§ YOUR INSTRUCTIONS: Reproduce all of the data exactly, with no line skipped.

+ + +

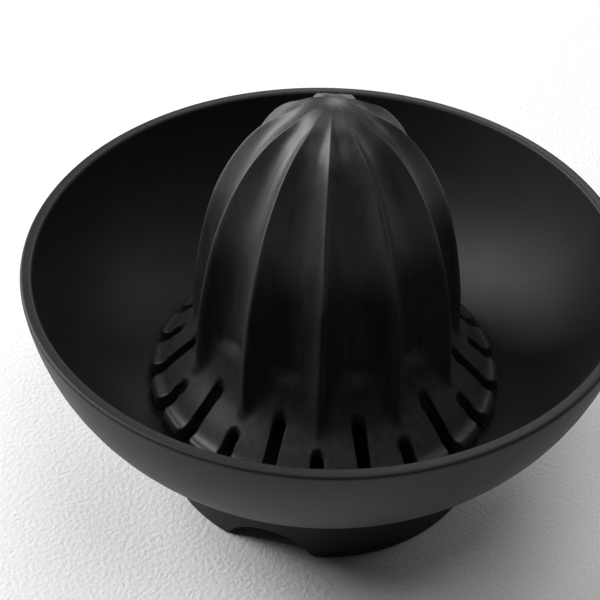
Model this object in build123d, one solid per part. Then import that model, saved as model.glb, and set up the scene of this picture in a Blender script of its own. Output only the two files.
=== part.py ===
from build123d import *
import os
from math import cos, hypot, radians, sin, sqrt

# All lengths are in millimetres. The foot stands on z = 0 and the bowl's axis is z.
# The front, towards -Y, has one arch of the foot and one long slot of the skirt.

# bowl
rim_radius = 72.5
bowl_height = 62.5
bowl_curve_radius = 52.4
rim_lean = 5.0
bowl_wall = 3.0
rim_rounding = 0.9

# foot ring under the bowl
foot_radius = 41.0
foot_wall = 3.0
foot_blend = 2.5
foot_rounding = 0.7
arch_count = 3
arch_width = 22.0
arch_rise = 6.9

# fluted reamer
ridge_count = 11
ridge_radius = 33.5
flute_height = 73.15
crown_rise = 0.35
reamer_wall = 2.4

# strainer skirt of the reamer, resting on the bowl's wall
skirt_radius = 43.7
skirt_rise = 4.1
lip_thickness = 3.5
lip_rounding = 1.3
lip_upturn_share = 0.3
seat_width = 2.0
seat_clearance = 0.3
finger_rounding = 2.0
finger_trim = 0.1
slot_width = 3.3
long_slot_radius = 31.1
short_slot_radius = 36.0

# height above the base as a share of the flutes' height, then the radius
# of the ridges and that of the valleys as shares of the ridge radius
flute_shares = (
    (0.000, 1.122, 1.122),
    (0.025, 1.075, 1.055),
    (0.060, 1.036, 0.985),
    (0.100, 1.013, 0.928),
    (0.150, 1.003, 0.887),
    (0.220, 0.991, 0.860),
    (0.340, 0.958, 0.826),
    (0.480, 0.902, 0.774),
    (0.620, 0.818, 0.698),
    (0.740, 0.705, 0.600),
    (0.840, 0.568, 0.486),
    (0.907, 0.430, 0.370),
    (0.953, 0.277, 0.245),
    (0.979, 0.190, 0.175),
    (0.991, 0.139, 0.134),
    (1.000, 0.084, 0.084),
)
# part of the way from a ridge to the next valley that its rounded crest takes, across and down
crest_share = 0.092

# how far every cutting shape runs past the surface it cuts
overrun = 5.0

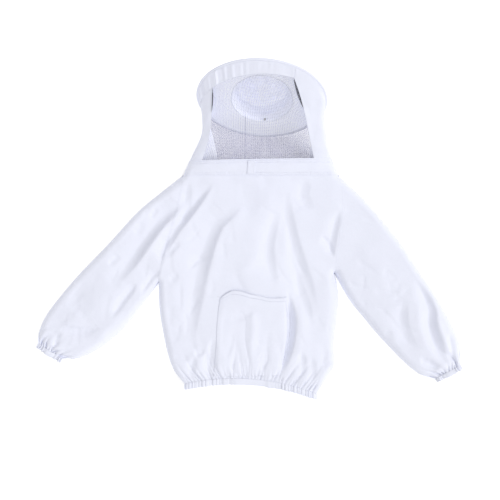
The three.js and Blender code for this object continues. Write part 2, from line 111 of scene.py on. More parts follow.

+ + +

§ WORKED SOLUTION:
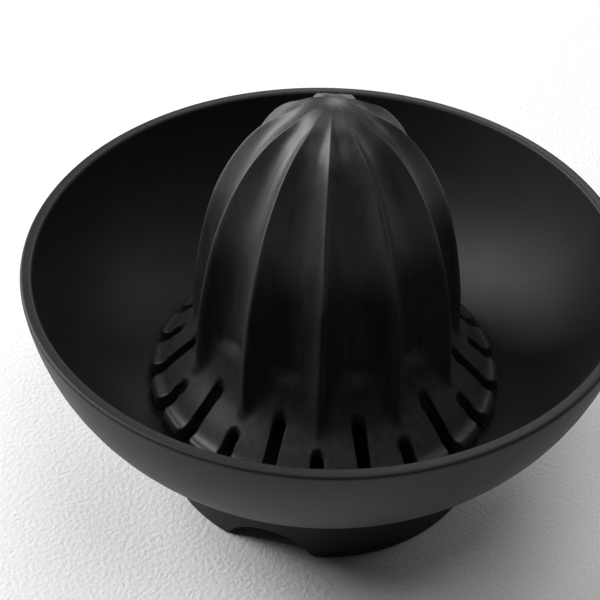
Model this object in build123d, one solid per part. Then import that model, saved as model.glb, and set up the scene of this picture in a Blender script of its own. Output only the two files.
=== part.py ===
from build123d import *
import os
from math import cos, hypot, radians, sin, sqrt

# All lengths are in millimetres. The foot stands on z = 0 and the bowl's axis is z.
# The front, towards -Y, has one arch of the foot and one long slot of the skirt.

# bowl
rim_radius = 72.5
bowl_height = 62.5
bowl_curve_radius = 52.4
rim_lean = 5.0
bowl_wall = 3.0
rim_rounding = 0.9

# foot ring under the bowl
foot_radius = 41.0
foot_wall = 3.0
foot_blend = 2.5
foot_rounding = 0.7
arch_count = 3
arch_width = 22.0
arch_rise = 6.9

# fluted reamer
ridge_count = 11
ridge_radius = 33.5
flute_height = 73.15
crown_rise = 0.35
reamer_wall = 2.4

# strainer skirt of the reamer, resting on the bowl's wall
skirt_radius = 43.7
skirt_rise = 4.1
lip_thickness = 3.5
lip_rounding = 1.3
lip_upturn_share = 0.3
seat_width = 2.0
seat_clearance = 0.3
finger_rounding = 2.0
finger_trim = 0.1
slot_width = 3.3
long_slot_radius = 31.1
short_slot_radius = 36.0

# height above the base as a share of the flutes' height, then the radius
# of the ridges and that of the valleys as shares of the ridge radius
flute_shares = (
    (0.000, 1.122, 1.122),
    (0.025, 1.075, 1.055),
    (0.060, 1.036, 0.985),
    (0.100, 1.013, 0.928),
    (0.150, 1.003, 0.887),
    (0.220, 0.991, 0.860),
    (0.340, 0.958, 0.826),
    (0.480, 0.902, 0.774),
    (0.620, 0.818, 0.698),
    (0.740, 0.705, 0.600),
    (0.840, 0.568, 0.486),
    (0.907, 0.430, 0.370),
    (0.953, 0.277, 0.245),
    (0.979, 0.190, 0.175),
    (0.991, 0.139, 0.134),
    (1.000, 0.084, 0.084),
)
# part of the way from a ridge to the next valley that its rounded crest takes, across and down
crest_share = 0.092

# how far every cutting shape runs past the surface it cuts
overrun = 5.0

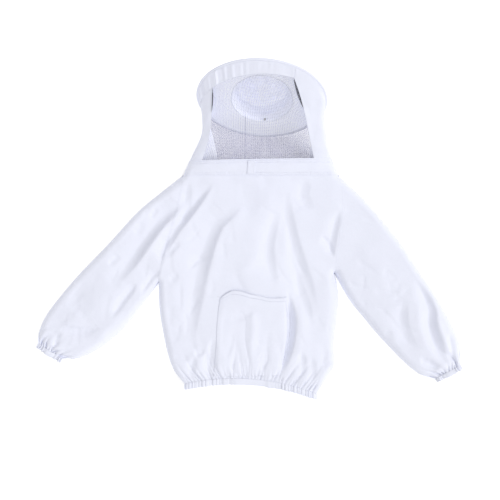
The three.js and Blender code for this object continues. Write part 2, from line 111 of scene.py on. More parts follow.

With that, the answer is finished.